No. That was there in the script once it dawned on me that it wasn’t going to be an investigation into a series of murders. It was going to be an investigation into this woman, and it was going to be about, yeah, her motivations, and the question should arise about why is she doing this. Is she being blinded by love? Is she a seemingly innocent person that is unknowingly in physical danger? Is she courageous? Is she just standing by her lover? Is there a more sinister dimension to her? Is she attracted by the danger that he represents, and this is some kind of way, deep down, that she’s able to take revenge on the people that have oppressed her? That seemed where really the film was happening, and, to be honest, even less on “is he or isn’t he the killer”. I found that that kind of question only has so much mileage, and I felt like that inevitably would be going on in the audience’s mind.

The questions had to be about her. Does this woman posses some kind of preternatural darkness that I didn’t see? She committed this crime in her youth. Is that the thing that defines her, or is it this other person that seems quite innocent? And I love it in movies when I’m put in a place of jeopardy with regard to my relationship to the characters. When you’re set with your allegiances at the beginning and they’re the same through to the end, no matter how good the film is, I find it can be a quite tiring process because I know where I stand. Whereas, if I’m put on shaky ground, and I have to question my allegiances…

The way I described it to my producers is that I wanted to create a very firm attachment to the character, almost like an umbilical cord between the audience and the character. And then, as the film progresses, we’re going to stretch that umbilical cord to the point where it might sever. And then the audience is kind of orbiting out and watching the rest of the film, and they don’t know whether they’ve invested in the right person or not. And that seemed like a very interesting type of tension than for it to be constantly about whether this guy is the killer, or did she find a blood stain on his shirt as she was doing the laundry [laughs], you know? I think maybe we’ve seen that before.

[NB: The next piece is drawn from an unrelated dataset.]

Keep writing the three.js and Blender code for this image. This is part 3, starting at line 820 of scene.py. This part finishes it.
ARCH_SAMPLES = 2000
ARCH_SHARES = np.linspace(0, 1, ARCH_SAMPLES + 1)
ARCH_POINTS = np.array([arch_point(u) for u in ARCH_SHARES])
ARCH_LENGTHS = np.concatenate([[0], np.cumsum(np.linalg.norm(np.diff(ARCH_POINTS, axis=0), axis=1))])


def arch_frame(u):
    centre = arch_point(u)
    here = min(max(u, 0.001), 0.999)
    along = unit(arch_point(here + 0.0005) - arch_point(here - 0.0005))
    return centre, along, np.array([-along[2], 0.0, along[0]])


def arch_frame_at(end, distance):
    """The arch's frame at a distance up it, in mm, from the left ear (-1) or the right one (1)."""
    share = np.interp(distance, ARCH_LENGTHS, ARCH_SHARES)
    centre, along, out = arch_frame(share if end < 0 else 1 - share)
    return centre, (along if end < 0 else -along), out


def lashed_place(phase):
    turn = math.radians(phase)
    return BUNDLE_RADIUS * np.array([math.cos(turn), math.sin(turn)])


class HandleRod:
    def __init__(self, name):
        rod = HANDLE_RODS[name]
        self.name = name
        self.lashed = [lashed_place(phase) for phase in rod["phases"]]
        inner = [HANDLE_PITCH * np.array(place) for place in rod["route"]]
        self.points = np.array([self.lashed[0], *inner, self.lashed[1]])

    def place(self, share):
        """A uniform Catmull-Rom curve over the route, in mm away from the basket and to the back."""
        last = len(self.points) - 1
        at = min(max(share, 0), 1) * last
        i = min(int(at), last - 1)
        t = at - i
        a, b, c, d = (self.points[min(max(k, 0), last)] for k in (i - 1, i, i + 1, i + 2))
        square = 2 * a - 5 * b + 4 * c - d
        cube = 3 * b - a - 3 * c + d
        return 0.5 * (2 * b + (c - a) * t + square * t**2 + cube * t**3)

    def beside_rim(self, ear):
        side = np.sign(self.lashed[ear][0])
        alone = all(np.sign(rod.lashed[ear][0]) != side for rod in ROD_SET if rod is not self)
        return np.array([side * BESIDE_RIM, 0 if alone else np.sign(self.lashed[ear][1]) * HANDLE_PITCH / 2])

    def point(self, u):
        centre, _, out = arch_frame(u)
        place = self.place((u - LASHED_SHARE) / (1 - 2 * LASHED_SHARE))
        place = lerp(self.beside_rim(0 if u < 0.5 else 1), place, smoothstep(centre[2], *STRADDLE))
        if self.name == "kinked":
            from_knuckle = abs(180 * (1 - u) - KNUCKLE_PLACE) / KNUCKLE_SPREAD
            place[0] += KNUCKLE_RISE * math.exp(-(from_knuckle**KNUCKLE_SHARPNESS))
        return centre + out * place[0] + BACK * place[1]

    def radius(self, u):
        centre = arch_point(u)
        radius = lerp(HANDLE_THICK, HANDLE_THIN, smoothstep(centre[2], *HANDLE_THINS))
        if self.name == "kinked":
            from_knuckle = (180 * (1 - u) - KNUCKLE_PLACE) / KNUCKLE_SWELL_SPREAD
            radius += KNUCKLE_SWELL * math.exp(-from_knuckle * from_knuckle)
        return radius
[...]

I came out of it feeling quite morally queasy and feeling partly implicated. How did your producer respond to that idea?

They really got it. Partly because, at the end of the day, this is a really familiar genre. I mean, it always kind of has been. And especially over the past 8 years or 10 years, there’s been a lot of TV shows about serial killers set in small provincial towns. A lot of Nordic, kind of Scandi TV shows as well. And some of them are great, and they kind of broke the mold in other ways, but there’s a lot of tropes with this, let’s call it sub-genre, the serial killer drama. And when you’re doing a film now, I think the game is tougher. I mean, in a good way. I think the bar is set higher. In any genre that you operate within, there has to be a sort of concerted attempt to do something different, and to refresh these images, and to sort of maybe demythologise the characters that we’re familiar with, or to operate against the grain of how this genre usually works.

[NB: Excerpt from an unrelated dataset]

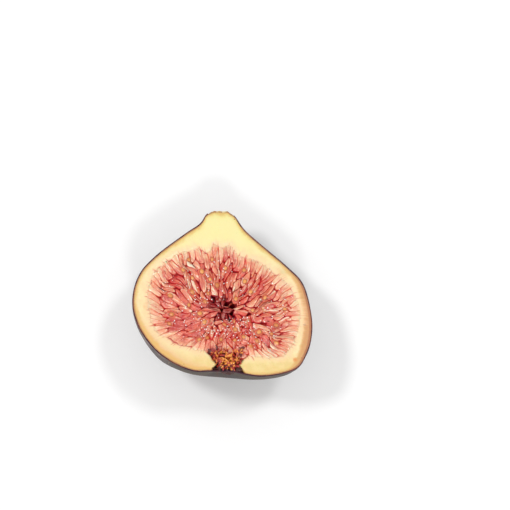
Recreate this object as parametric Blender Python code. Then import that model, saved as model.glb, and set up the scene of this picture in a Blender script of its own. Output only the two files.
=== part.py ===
"""Half of a fresh fig, cut from stalk to eye, lying on its rounded back with the cut face up.

The fruit grew as one piece, so it is one solid: purple skin behind, and in front a cut face of pale rind
around a slightly sunken bed of pulp with a small hollow at its middle.

While the shape is made, x runs across the cut face, y up the fig from its eye to its stalk, and z out of
the cut. At the end the half is laid in its resting place with +Z up, its neck towards +Y and a little lower,
and its origin is the middle of its footprint's box on the table.
"""

import math

import bmesh
import bpy
from mathutils import Matrix, Vector

MM = 0.001

# The cut face's outline in millimetres, from the stalk to the eye. Each row is the left and the right
# edge of one cross-section, which is a half circle behind the cut.
CROSS_SECTIONS = (
    ((-2.2, 50.5), (2.0, 50.6)),  # top of the cut stalk
    ((-4.4, 49.2), (4.2, 48.9)),  # rim of the stalk
    ((-6.4, 46.1), (7.0, 44.9)),  # neck
    ((-11.0, 42.5), (12.0, 40.4)),  # shoulder
    ((-19.0, 35.6), (19.8, 33.8)),
    ((-23.9, 29.3), (24.4, 28.6)),
    ((-25.6, 21.5), (26.6, 20.2)),  # widest part
    ((-23.8, 13.9), (26.8, 13.2)),
    ((-19.2, 7.3), (25.1, 7.0)),
    ((-13.8, 3.3), (21.5, 2.4)),  # base
    ((-8.0, 1.0), (12.0, 0.1)),  # foot, round the eye
    ((-3.4, 1.0), (3.6, 1.2)),  # rim of the eye
)
RINGS_PER_SECTION = 3
POINTS_ROUND = 64  # points in a whole ring, of which the half behind the cut is kept

BASE_LIFT = 2.4 * MM  # how far the base rounds up behind the cut
BASE_LIFT_SECTIONS = (8.0, 9.2)  # it grows between these cross-sections
BASE_LIFT_HALF_WIDTH = 17.7 * MM  # the half width at which it is that much, less where the base is narrower

RIBS = 8  # faint swellings that run down the skin behind the cut
RIB_DEPTH = 0.25 * MM  # how far the valleys between them sink

PULP_CENTRE = Vector((1.2 * MM, 20.5 * MM, 0.0))
RIND_AT_SIDE = 3.4 * MM
RIND_AT_NECK = 11.5 * MM
RIND_AT_BASE = 6.0 * MM
NECK_SPREAD = 30.0  # degrees either side of the neck where the rind thickens
BASE_SPREAD = 36.0
PULP_SINK = 0.5 * MM  # how far the pulp stands below the rind
PULP_SLOPE = 0.7 * MM
PIT_DEPTH = 2.2 * MM
PIT_HALF_LENGTH = 4.5 * MM
PIT_HALF_WIDTH = 2.6 * MM

NECK_DROOP = 10.0  # degrees that the neck lies lower than the eye
SIDE_DROOP = 3.0  # degrees that the fuller side lies lower
FLAT_RADIUS = 6.5 * MM  # the patch of skin that the fruit's weight has flattened

MERGE = 0.00001
CREASE_ANGLE = 35.0

SKIN, RIND, PULP = range(3)  # the order of the materials on the half


def clear_objects():
    for old in list(bpy.data.objects):
        bpy.data.objects.remove(old, do_unlink=True)


def curve_point(points, place):
    """The point at place, from 0 to the last index, on the Catmull-Rom curve through the points."""
    last = len(points) - 1
    index = min(int(place), last - 1)
    share = place - index
    before = points[max(index - 1, 0)]
    start = points[index]
    end = points[index + 1]
    after = points[min(index + 2, last)]
    return 0.5 * (
        2.0 * start
        + (end - before) * share
        + (2.0 * before - 5.0 * start + 4.0 * end - after) * share**2
        + (3.0 * start - before - 3.0 * end + after) * share**3
    )


def edge_points(side):
    return [Vector((row[side][0] * MM, row[side][1] * MM, 0.0)) for row in CROSS_SECTIONS]


def base_lift(place, half_width):
    start, end = BASE_LIFT_SECTIONS
    share = min(max((place - start) / (end - start), 0.0), 1.0)
    ease = share * share * (3.0 - 2.0 * share)
    return BASE_LIFT * ease * (half_width / BASE_LIFT_HALF_WIDTH) ** 0.6


def add_ring(bm, left, right, lift, rib_depth):
    """A ring on the line from left to right, square to the cut, with the ribs' valleys pressed in."""
    middle = (left + right) / 2.0
    across = (right - left) / 2.0
    ring = bmesh.ops.create_circle(bm, segments=POINTS_ROUND, radius=1.0)["verts"]
    for vert in ring:
        turn = math.atan2(vert.co.y, vert.co.x)
        valley = (1.0 - math.cos(2.0 * RIBS * turn)) / 2.0
        reach = 1.0 - rib_depth * valley / across.length
        away = Vector((0.0, lift * math.sin(turn) ** 2, math.sin(turn) * across.length))
        vert.co = middle + (across * math.cos(turn) + away) * reach
    return ring


def ring_edges(ring):
    own = set(ring)
    return [edge for edge in {e for vert in ring for e in vert.link_edges} if set(edge.verts) <= own]


def add_fruit(bm):
    """The whole fig's outside: a tube through every ring, closed at the stalk and at the eye."""
    left_edge = edge_points(0)
    right_edge = edge_points(1)
    steps = (len(CROSS_SECTIONS) - 1) * RINGS_PER_SECTION
    widest = max((right - left).length for left, right in zip(left_edge, right_edge))
    rings = []
    for step in range(steps + 1):
        place = step / RINGS_PER_SECTION
        left = curve_point(left_edge, place)
        right = curve_point(right_edge, place)
        width = (right - left).length
        lift = base_lift(place, width / 2.0)
        rings.append(add_ring(bm, left, right, lift, RIB_DEPTH * width / widest))
    loops = [ring_edges(ring) for ring in rings]
    for upper, lower in zip(loops, loops[1:]):
        bmesh.ops.bridge_loops(bm, edges=upper + lower)
    bmesh.ops.contextual_create(bm, geom=loops[0])
    bmesh.ops.contextual_create(bm, geom=loops[-1])
    bmesh.ops.recalc_face_normals(bm, faces=bm.faces)


def whole_geometry(bm):
    return bm.verts[:] + bm.edges[:] + bm.faces[:]


def slice_off(bm, point, outward):
    """Cut along the plane, drop what lies on its outward side, and return the open rim's edges."""
    bmesh.ops.bisect_plane(
        bm, geom=whole_geometry(bm), dist=MERGE, plane_co=point, plane_no=outward, clear_outer=True
    )
    return [edge for edge in bm.edges if edge.is_boundary]


def swell(angle, towards, spread):
    """1 in the direction towards, falling smoothly to 0 at spread to either side; all in degrees."""
    off = abs((angle - towards + 180.0) % 360.0 - 180.0)
    return math.cos(math.radians(90.0 * off / spread)) ** 2 if off < spread else 0.0


def rind_width(arm):
    angle = math.degrees(math.atan2(arm.y, arm.x))
    neck = (RIND_AT_NECK - RIND_AT_SIDE) * swell(angle, 90.0, NECK_SPREAD)
    base = (RIND_AT_BASE - RIND_AT_SIDE) * swell(angle, -90.0, BASE_SPREAD)
    return RIND_AT_SIDE + neck + base


def extrude_rim(bm, edges, place, material_index):
    """Extrude the rim's edges, put each new point where place says, and return the new rim's edges."""
    made = bmesh.ops.extrude_edge_only(bm, edges=edges)["geom"]
    for vert in [item for item in made if isinstance(item, bmesh.types.BMVert)]:
        vert.co = place(vert.co)
    for face in [item for item in made if isinstance(item, bmesh.types.BMFace)]:
        face.material_index = material_index
    return [item for item in made if isinstance(item, bmesh.types.BMEdge) and item.is_boundary]


def inside_rind(point):
    arm = point - PULP_CENTRE
    return PULP_CENTRE + arm * (1.0 - rind_width(arm) / arm.length)


def onto_pulp(point):
    arm = point - PULP_CENTRE
    lower = Vector((0.0, 0.0, -PULP_SINK))
    return PULP_CENTRE + arm * (1.0 - PULP_SLOPE / arm.length) + lower


def halfway_in(point):
    arm = point - PULP_CENTRE
    return PULP_CENTRE + Vector((arm.x * 0.55, arm.y * 0.55, arm.z))


def pit_point(size, depth):
    """Places a point on the pit's oval, scaled by size, at that depth."""

    def place(point):
        arm = point - PULP_CENTRE
        turn = math.atan2(arm.y, arm.x)
        across = PIT_HALF_LENGTH * size * math.cos(turn)
        up = PIT_HALF_WIDTH * size * math.sin(turn)
        return PULP_CENTRE + Vector((across, up, -depth))

    return place


def add_cut_face(bm, rim):
    """Rind, then the sunken pulp, then the pit at its middle, each a ring of faces inside the last."""
    rim = extrude_rim(bm, rim, inside_rind, RIND)
    rim = extrude_rim(bm, rim, onto_pulp, PULP)
    rim = extrude_rim(bm, rim, halfway_in, PULP)
    rim = extrude_rim(bm, rim, pit_point(1.0, PULP_SINK), PULP)
    rim = extrude_rim(bm, rim, pit_point(0.5, PIT_DEPTH), PULP)
    bmesh.ops.contextual_create(bm, geom=rim, mat_nr=PULP)


def lay_down(bm):
    """Turn the half into its resting place, flatten the patch that it lies on, and centre it."""
    droop = Matrix.Rotation(math.radians(-NECK_DROOP), 4, "X")
    lean = Matrix.Rotation(math.radians(SIDE_DROOP), 4, "Y")
    bmesh.ops.transform(bm, matrix=lean @ droop, verts=bm.verts)
    lowest = min(bm.verts, key=lambda vert: vert.co.z).co.copy()
    width = max(vert.co.x for vert in bm.verts) - min(vert.co.x for vert in bm.verts)
    press = width / 2.0 - math.sqrt((width / 2.0) ** 2 - FLAT_RADIUS**2)
    rim = slice_off(bm, lowest + Vector((0.0, 0.0, press)), Vector((0.0, 0.0, -1.0)))
    bmesh.ops.contextual_create(bm, geom=rim)
    low = Vector(min(vert.co[axis] for vert in bm.verts) for axis in range(3))
    high = Vector(max(vert.co[axis] for vert in bm.verts) for axis in range(3))
    foot = Vector(((low.x + high.x) / 2.0, (low.y + high.y) / 2.0, low.z))
    bmesh.ops.translate(bm, vec=-foot, verts=bm.verts)


def plain_material(name, colour, roughness):
    material = bpy.data.materials.new(name)
    material.use_nodes = True
    shader = material.node_tree.nodes["Principled BSDF"]
    shader.inputs["Base Color"].default_value = (*colour, 1.0)
    shader.inputs["Roughness"].default_value = roughness
    shader.inputs["Metallic"].default_value = 0.0
    return material


def skin_material():
    return plain_material("fig_skin", (0.13, 0.10, 0.10), 0.55)


def rind_material():
    return plain_material("fig_rind", (0.90, 0.70, 0.42), 0.45)


def pulp_material():
    return plain_material("fig_pulp", (0.60, 0.09, 0.06), 0.30)


def make_fig_half():
    bm = bmesh.new()
    add_fruit(bm)
    cut_rim = slice_off(bm, Vector(), Vector((0.0, 0.0, 1.0)))
    add_cut_face(bm, cut_rim)
    lay_down(bm)
    bmesh.ops.recalc_face_normals(bm, faces=bm.faces)
    mesh = bpy.data.meshes.new("fig_half")
    bm.to_mesh(mesh)
    bm.free()
    mesh.shade_smooth()
    mesh.set_sharp_from_angle(angle=math.radians(CREASE_ANGLE))
    for material in (skin_material(), rind_material(), pulp_material()):
        mesh.materials.append(material)
    fig = bpy.data.objects.new("fig_half", mesh)
    bpy.context.scene.collection.objects.link(fig)
    return fig


clear_objects()
make_fig_half()
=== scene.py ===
# Half of a fresh fig, cut from stalk to eye, lying on its rounded back with the cut face up.
import bisect
import itertools
import math
import random

import bmesh
import bpy
from mathutils import Matrix, Vector, noise


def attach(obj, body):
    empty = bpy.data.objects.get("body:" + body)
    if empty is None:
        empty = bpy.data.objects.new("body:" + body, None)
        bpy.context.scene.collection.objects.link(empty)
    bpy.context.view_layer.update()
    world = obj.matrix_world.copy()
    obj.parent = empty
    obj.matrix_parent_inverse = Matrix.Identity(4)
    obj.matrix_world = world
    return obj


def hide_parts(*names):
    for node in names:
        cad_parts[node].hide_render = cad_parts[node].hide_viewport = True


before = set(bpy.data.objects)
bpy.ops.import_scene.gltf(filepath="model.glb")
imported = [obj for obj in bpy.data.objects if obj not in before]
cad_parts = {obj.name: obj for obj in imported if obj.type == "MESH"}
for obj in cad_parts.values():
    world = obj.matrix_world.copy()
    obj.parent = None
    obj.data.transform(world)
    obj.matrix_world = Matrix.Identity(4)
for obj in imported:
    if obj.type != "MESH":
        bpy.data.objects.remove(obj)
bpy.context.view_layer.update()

mm = 0.001
up = Vector((0.0, 0.0, 1.0))

# The fig is shaped in its face frame: x across the cut, y from the eye to the stalk, z out of the cut.
fig = {
    # left and right edge of each cross-section, in mm, from the stalk to the eye
    "crossSections": (
        ((-2.2, 50.5), (2.0, 50.6)),
        ((-4.4, 49.2), (4.2, 48.9)),
        ((-6.4, 46.1), (7.0, 44.9)),
        ((-11.0, 42.5), (12.0, 40.4)),
        ((-19.0, 35.6), (19.8, 33.8)),
        ((-23.9, 29.3), (24.4, 28.6)),
        ((-25.6, 21.5), (26.6, 20.2)),
        ((-23.8, 13.9), (26.8, 13.2)),
        ((-19.2, 7.3), (25.1, 7.0)),
        ((-13.8, 3.3), (21.5, 2.4)),
        ((-8.0, 1.0), (12.0, 0.1)),
        ((-3.4, 1.0), (3.6, 1.2)),
    ),
    "heart": (1.2, 20.5),  # middle of the hollow that the florets point at, mm
    # width of the rind in mm by direction from the heart, in degrees
    "rindWidths": (
        (-178, 4.3), (-160, 3.6), (-145, 5.0), (-125, 6.4), (-108, 6.8), (-90, 6.8), (-70, 6.3),
        (-55, 6.5), (-40, 5.2), (-20, 4.2), (0, 2.9), (20, 3.6), (40, 4.0), (56, 4.3), (68, 6.2),
        (80, 8.4), (92, 11.2), (103, 9.6), (117, 5.2), (132, 3.3), (150, 3.0), (168, 3.9),
    ),
    # the eye's canal in mm: its middle, its waist's height and half width, its flares and its top
    "canal": {"middle": 2.3, "waistY": 3.3, "waist": 3.5, "flare": 0.8, "lip": 0.6, "top": 7.9},
    "baseLift": 2.4,  # mm that the base rounds up behind the cut
    "liftSections": (8.0, 9.2),
    "liftHalfWidth": 17.7,
    "neckDroop": 10.0,  # degrees that the neck lies lower than the eye
    "sideDroop": 3.0,
    "flatRadius": 6.5,  # mm, the patch that the fruit's weight has flattened
}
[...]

So I think they were quite excited by this idea that it was going to be about this character. And the ending might not give you a firm answer about who the killer is. It might not, depending on the reading of the film, but it was definitely going to disrupt and challenge the audience by the end. And I wanted to bring the audience into a place where you thought you were watching the story of a damsel in distress at the beginning, and then, at the end, only retrospectively do you realise that you’ve watched the origin story of some kind of antiheroine, and that should leave you with kind of ambiguous feelings. And some people might find that’s a cause for celebration in the film, and it could be quite triumphant. For some people, it might condemn the lead character. And for others, it’s going to leave you with that kind of knot in the stomach, and you don’t know how to reconcile that. I always like that quote by Jean-Pierre Melville. He said he liked the viewers to come away from his films unsure whether they’ve understood them. And I don’t think he meant by understood the plot but whether we understood fully in which direction the characters were going.

Your two leads, Johnny Flynn and particularly Jessie Buckley who plays Moll have to deliver these incredibly highly emotional performances. I guess I’m wondering, was it a challenge to cast those roles, and was it a challenge to sort of get Jessie in particular to that place where she’s so highly wrought?

It took quite a bit of time to cast because I was very aware that it was a performance-driven film. It doesn’t try to operate effectively enough on just purely genre terms. If anything, the genre is the sort of dressing or it’s the Trojan Horse, but, really, we’re smuggling in a character film [laughs]. So I knew it was going to succeed or fail based on the performances, ultimately. And we did have many auditions for both parts, and, at some point, we made a decision halfway through that it doesn’t matter who the actor is. I’m very happy with it being a kind of unknown talent. Jessie had done a couple of TV gigs before, but it was her first film role. And in some ways, it was kind of great having an actor come on board that didn’t have any baggage because it meant that the character is definitely going to be an open question. You didn’t have any sort of preconceptions.

But with regard to Jessie, I wish I could take more credit, but much of it is just because she’s got very raw talent, and she’s very fearless in terms of the places that she is willing to go. So Jessie kind of dives in head first. Also in a very playful way. It’s not like she’s an intense method actor. It’s very much a sense of play and exploration on set, and what was great is that we had a really long lead-up time before the shoot, like six months. And we met quite regularly, and we exchanged ideas, and books, and movies, and pieces of music, and we just talked a lot around the character and different people we knew. And it really helped us tune in to each other’s frequency because, obviously, on a low-budget film, you don’t have that much time on set to do many takes, and you don’t have much time in rehearsal.

So that just created a really healthy sort of toolbox of ideas so that when it came to set, in the limited time that we had, we could sort of play a bit, and we could continue to sculpt the character, as opposed to having long, protracted discussions about what they did when they were 13 because we’d already done all of that for both Jessie and Johnny. They’re not just actors. They’re kind of filmmakers. And I really like inviting the actors into the process, and they kind of enlivened it more because it was a constant discussion with them. It was a very collaborative atmosphere, and we kind of pushed each other.